MATERIAL FOR THIS TASK.
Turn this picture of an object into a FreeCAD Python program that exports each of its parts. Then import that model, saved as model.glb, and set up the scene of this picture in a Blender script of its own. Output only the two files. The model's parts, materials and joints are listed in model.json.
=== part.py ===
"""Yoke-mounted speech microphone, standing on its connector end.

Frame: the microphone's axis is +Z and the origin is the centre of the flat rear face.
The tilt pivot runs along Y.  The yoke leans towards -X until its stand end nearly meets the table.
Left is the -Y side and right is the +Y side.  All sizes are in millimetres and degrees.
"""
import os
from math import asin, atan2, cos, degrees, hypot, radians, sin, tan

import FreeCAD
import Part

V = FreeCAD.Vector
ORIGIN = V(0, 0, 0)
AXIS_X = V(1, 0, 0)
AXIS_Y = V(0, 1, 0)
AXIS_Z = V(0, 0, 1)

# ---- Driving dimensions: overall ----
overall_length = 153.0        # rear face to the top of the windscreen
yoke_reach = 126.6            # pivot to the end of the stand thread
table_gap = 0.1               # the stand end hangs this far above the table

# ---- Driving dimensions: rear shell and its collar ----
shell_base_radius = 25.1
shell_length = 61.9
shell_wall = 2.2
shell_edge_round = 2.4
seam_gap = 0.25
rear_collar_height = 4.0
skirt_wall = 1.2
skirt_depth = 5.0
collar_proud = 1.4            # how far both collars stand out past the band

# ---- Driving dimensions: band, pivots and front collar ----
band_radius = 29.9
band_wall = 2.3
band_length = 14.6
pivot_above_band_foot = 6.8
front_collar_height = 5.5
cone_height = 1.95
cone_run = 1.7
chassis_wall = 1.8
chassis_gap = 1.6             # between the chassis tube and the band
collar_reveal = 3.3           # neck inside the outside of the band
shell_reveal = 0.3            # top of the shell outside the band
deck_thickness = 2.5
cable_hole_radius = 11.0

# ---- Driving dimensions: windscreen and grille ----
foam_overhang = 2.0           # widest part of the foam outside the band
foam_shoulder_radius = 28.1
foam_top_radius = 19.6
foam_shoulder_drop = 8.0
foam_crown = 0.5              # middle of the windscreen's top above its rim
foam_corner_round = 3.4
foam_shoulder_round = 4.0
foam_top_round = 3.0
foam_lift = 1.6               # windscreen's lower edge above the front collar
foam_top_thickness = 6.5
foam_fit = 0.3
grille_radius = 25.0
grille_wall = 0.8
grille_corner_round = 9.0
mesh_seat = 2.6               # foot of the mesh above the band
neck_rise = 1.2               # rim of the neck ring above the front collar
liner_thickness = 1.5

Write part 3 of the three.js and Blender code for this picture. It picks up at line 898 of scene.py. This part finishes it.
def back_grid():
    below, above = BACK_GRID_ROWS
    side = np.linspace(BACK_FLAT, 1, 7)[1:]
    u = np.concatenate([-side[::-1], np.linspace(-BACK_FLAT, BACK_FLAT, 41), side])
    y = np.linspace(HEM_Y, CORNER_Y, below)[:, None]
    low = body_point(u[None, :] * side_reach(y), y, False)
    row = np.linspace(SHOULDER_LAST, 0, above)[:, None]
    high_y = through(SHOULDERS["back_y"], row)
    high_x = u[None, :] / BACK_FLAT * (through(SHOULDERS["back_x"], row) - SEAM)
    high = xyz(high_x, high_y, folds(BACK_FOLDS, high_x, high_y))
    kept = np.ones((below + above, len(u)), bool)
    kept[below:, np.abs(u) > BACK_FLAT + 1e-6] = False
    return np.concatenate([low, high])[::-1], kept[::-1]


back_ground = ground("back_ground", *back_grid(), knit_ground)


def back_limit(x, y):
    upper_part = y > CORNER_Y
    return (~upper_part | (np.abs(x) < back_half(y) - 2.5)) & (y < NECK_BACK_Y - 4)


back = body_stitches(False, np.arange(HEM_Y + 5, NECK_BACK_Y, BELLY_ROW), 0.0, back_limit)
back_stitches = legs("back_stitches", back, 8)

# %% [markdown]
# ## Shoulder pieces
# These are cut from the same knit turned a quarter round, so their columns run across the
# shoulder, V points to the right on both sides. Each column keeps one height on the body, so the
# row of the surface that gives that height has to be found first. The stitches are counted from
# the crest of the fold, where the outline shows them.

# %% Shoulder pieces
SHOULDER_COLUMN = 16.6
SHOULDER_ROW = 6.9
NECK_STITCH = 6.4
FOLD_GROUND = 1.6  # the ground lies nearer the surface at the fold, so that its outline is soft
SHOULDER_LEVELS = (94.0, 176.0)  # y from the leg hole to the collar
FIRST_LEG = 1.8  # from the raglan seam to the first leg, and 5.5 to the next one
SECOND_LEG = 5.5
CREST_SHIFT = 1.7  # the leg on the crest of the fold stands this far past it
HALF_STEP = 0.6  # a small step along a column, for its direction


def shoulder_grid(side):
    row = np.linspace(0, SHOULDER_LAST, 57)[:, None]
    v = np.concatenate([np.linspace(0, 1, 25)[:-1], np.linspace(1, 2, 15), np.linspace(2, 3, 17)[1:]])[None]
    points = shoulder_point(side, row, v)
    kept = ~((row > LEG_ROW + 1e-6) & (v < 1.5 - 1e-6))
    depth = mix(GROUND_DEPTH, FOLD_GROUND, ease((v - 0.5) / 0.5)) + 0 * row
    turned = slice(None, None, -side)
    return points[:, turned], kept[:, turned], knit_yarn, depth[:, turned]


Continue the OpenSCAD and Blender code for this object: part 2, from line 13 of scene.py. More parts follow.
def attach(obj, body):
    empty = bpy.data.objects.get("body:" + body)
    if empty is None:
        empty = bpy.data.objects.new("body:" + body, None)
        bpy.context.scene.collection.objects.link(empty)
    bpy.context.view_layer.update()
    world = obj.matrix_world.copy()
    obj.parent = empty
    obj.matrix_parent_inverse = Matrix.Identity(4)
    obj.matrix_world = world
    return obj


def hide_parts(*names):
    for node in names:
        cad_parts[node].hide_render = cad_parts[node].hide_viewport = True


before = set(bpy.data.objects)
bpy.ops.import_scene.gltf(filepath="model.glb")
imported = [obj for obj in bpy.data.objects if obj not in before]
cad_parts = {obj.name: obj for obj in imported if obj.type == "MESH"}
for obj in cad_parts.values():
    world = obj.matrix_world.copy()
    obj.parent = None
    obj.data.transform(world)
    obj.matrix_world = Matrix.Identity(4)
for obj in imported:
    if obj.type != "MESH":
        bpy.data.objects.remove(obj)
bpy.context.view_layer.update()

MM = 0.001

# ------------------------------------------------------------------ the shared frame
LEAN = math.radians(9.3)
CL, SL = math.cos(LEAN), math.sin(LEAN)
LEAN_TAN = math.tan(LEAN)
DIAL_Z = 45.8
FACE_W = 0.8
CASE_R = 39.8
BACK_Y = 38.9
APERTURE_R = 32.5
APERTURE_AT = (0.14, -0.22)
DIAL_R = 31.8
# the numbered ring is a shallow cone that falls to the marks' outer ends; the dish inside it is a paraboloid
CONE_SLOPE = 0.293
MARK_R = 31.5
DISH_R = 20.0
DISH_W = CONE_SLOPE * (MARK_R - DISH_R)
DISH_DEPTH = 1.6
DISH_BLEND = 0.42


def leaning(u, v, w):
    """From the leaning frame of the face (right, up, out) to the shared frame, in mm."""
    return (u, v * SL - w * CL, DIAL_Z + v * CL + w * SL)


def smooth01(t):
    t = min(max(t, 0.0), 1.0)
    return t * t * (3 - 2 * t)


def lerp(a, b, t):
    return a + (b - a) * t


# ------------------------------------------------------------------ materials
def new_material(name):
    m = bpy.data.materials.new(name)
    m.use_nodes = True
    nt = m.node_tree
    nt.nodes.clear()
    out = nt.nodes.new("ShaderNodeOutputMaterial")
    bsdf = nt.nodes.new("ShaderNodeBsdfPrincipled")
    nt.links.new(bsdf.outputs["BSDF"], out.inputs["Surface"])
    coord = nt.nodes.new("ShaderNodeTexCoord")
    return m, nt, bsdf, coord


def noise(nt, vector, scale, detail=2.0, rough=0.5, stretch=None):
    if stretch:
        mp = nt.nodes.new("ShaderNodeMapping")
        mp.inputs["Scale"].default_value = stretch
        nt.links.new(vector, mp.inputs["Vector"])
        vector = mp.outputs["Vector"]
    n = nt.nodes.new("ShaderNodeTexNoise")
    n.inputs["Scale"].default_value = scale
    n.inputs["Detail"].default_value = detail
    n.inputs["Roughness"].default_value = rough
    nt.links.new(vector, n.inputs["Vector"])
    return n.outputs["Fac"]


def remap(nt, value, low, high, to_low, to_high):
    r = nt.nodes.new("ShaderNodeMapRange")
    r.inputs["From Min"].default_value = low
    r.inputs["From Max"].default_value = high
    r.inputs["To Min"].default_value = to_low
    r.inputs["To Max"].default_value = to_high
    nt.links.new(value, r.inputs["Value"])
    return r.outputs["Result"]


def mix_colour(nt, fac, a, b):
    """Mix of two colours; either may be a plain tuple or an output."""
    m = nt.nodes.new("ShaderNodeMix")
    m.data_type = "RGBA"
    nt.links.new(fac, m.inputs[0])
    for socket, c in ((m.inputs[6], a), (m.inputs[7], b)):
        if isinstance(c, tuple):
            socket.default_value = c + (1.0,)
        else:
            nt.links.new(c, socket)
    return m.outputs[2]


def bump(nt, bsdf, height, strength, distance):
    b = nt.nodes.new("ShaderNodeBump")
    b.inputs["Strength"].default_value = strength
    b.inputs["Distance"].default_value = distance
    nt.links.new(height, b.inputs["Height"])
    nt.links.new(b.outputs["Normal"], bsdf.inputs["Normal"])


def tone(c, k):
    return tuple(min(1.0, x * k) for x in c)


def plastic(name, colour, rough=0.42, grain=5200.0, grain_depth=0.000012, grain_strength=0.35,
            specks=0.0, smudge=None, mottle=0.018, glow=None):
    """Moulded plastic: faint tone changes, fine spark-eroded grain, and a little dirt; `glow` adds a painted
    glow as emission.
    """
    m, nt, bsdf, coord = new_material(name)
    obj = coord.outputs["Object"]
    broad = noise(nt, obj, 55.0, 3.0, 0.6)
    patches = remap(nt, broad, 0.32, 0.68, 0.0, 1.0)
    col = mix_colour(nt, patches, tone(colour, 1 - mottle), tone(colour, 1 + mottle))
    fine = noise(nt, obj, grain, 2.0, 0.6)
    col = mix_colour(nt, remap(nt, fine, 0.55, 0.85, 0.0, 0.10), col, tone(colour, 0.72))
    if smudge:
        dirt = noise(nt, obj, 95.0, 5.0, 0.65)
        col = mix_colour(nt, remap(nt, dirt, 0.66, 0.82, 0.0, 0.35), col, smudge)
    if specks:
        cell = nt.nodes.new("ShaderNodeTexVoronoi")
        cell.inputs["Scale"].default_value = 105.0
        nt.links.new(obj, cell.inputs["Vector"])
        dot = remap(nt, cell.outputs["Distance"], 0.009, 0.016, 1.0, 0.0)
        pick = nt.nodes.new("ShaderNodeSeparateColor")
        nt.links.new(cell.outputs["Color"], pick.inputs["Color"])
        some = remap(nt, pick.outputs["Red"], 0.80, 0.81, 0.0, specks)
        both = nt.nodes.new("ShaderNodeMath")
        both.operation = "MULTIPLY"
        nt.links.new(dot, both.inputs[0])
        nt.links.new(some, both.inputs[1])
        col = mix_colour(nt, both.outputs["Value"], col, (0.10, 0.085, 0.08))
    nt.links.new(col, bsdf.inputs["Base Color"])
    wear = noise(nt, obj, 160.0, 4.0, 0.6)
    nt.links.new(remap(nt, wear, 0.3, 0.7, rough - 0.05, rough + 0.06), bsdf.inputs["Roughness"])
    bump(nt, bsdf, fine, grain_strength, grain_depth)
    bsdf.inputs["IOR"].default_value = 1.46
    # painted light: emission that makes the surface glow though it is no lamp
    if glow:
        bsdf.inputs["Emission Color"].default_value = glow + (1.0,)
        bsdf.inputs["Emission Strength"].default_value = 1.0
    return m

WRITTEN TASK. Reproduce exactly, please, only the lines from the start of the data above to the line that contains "its connector end.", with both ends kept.

SOLUTION TO THE EXERCISE.
Turn this picture of an object into a FreeCAD Python program that exports each of its parts. Then import that model, saved as model.glb, and set up the scene of this picture in a Blender script of its own. Output only the two files. The model's parts, materials and joints are listed in model.json.
=== part.py ===
"""Yoke-mounted speech microphone, standing on its connector end.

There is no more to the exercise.